If, like me, you are battling menopausal and subsequent hormonal and neural changes (from my side that means significantly less patience and care), your instinctive reaction to the repeated retelling of stories from elderly parents may be, ‘Oh gosh, I’ve heard this three times already’, ‘I don’t have time for this right now’, ‘I have things to do’ or even as bad as, ‘Aaarg, boring!’
Listening to our elderly, diving into their stories with them and asking them to tell us about the parts of the story we haven’t heard before helps those in their 60s, 70s, 80s and 90s keep their memories sharp and their brains active. It’s time for a perspective shift on my behalf! Let’s try make the story more interesting for both listeners and speakers by actively engaging rather than shutting off or shifting the conversation. This adjustment, I suspect, will coat our own brains with acetylcholine as we implement intergenerational listening and sharing.

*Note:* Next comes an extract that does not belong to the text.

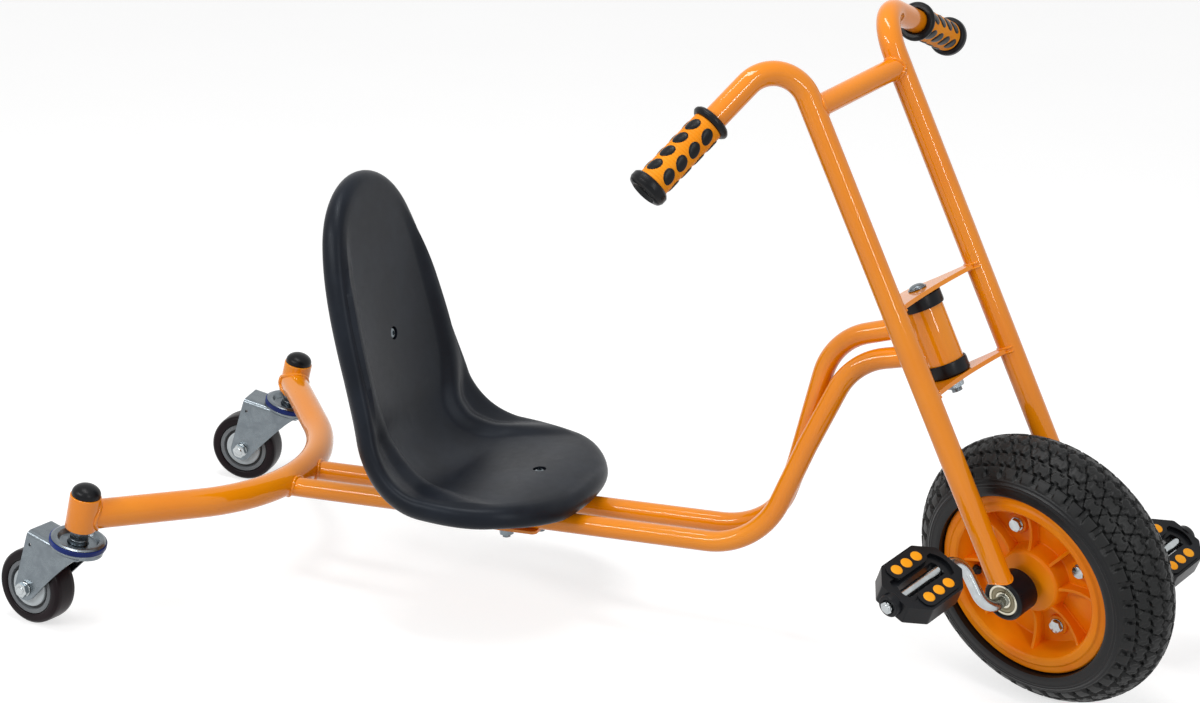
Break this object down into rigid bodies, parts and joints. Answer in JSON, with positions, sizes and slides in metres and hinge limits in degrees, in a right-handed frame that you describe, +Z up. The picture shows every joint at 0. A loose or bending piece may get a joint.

I mention intergenerational listening in the title of this blog, specifically because it is not unidirectional. I have adult daughters and instinctively know that I have much to learn from listening to them too. They bring youthful and energetic perspectives that offer shiny new insights and fabulous ideas, but they still have much to learn from listening to their mothers, fathers, aunts, uncles, grandfathers and grandmothers.
Let’s refocus on the gift of shared wisdom by taking the time to really engage and listen to each other … intergenerationally.